La durabilité d’une ville est composée de plusieurs facteurs. Les villes sont au premier plan des mesures d’atténuation et d’adaptation dans le contexte de la crise climatique. Il est plus facile de consulter une administration locale que les élues et élus provinciaux ou fédéraux. En gros, « les villes ont plus tendance à expérimenter différentes approches. Elles ont moins de bagage politique […] et peuvent mettre au point des solutions mieux adaptées à leurs communautés ». Ainsi, elles peuvent répondre aux préoccupations climatiques locales plus rapidement que les gouvernements provinciaux ou le gouvernement fédéral. Les villes peuvent influer sur l’atténuation des changements climatiques et l’adaptation à ses effets de plusieurs manières, notamment en ce qui concerne les transports, l’utilisation des terrains, la gestion des déchets, le logement et les habitats de pollinisateurs. Vous trouverez ci-dessous quelques éléments qui peuvent rendre une ville plus durable !
Transport durable
En nous déplaçant autrement dans nos villes, on pourrait ouvrir la porte à une importante réduction des émissions de carbone. Les trois quarts de la population canadienne vivent dans une grande zone urbaine de plus de 100 000 personnes. En outre, dans l’ensemble du Canada, 67,4 % des gens se déplacent seuls dans leur voiture personnelle, généralement un véhicule à essence. Les comportements de la population canadienne en matière de transport sont une source importante d’émissions nationales de CO2 : environ 22 % de ces émissions proviennent du secteur des transports, qui se classe en deuxième position des plus grands émetteurs après le secteur du pétrole et du gaz. Les villes canadiennes pourraient mettre en œuvre des politiques de transport durable afin de limiter le nombre de déplacements en voiture et de réduire les émissions de CO2.

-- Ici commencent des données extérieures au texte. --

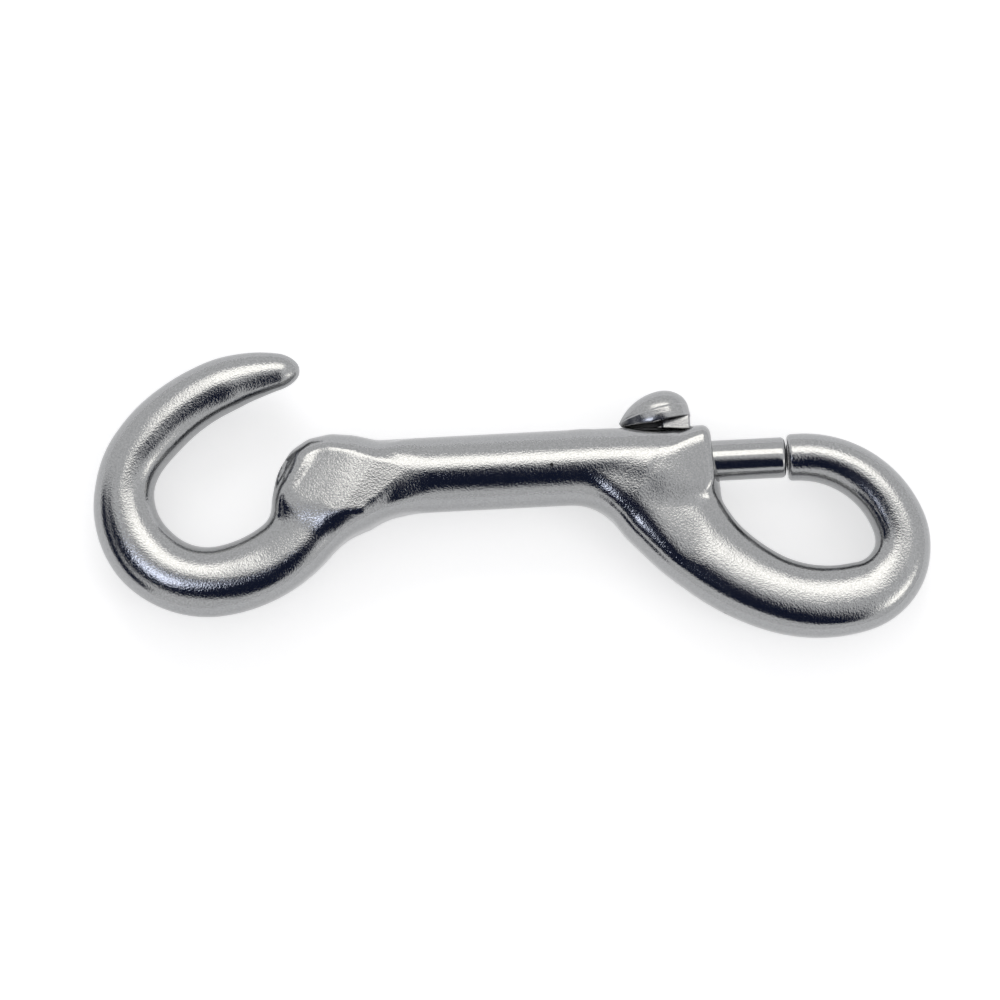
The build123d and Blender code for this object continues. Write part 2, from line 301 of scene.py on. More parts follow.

L’une des politiques municipales optimales pour réduire les émissions de CO2 est d’encourager un recours généralisé au transport actif et collectif au lieu des voitures personnelles. En effet, passer de l’automobile au transport actif est le meilleur moyen pour de réduire les émissions individuelles de CO2 liées à la mobilité. De surcroît, une étude a révélé qu’« une personne moyenne qui a changé de mode de déplacement en passant de la voiture au vélo émet 3,2 kg de CO2 de moins par jour » et que « la promotion des déplacements actifs devrait être la pierre angulaire des stratégies visant à atteindre les objectifs de carboneutralité ». Si l’on se fie à cette étude, il suffirait que 30 % de la population d’une ville de 100 000 personnes passe à un mode de transport actif pour une réduction quotidienne de 93 tonnes d’émissions de CO2, soit 35 000 tonnes par an.
Les investissements dans le transport collectif qui visent à ce que davantage de gens les utilisent au lieu de leur voiture contribuent aussi à réduire les émissions, à améliorer la qualité de l’air et à minimiser les embouteillages. On cite souvent Copenhague comme l’une des villes les plus durables au monde, en partie parce qu’elle a investi dans des moyens de transport de remplacement. À Copenhague, 63 % de tous les déplacements se font à pied ou à vélo, et seulement 27 % en voiture.
Dans une ville durable, le reste des déplacements en voiture se fait en VE. Les villes peuvent encourager l’adoption des VE en multipliant les stations de recharge publiques et en les faisant connaître au public.
Bâtiments et utilisation des terrains
Les villes devraient plutôt se concentrer sur la densification et le potentiel piétonnier grâce à des zones de densité moyenne (on peut penser à Montréal avec ses maisons en rangée et ses appartements) et à l’aménagement de terres à utilisations multiples. En construisant des bâtiments plus proches les uns des autres, les villes peuvent réduire leurs dépenses en infrastructure ainsi que les émissions connexes, car les zones plus denses nécessitent moins de conduites d’eau, de routes et de lignes électriques. En outre, les gens n’ont pas à parcourir autant de kilomètres pour leurs activités quotidiennes, ce qui réduit les déplacements en voiture et améliore l’accès aux moyens de transport de rechange. C’est le principe fondamental de la « ville de 15 minutes ».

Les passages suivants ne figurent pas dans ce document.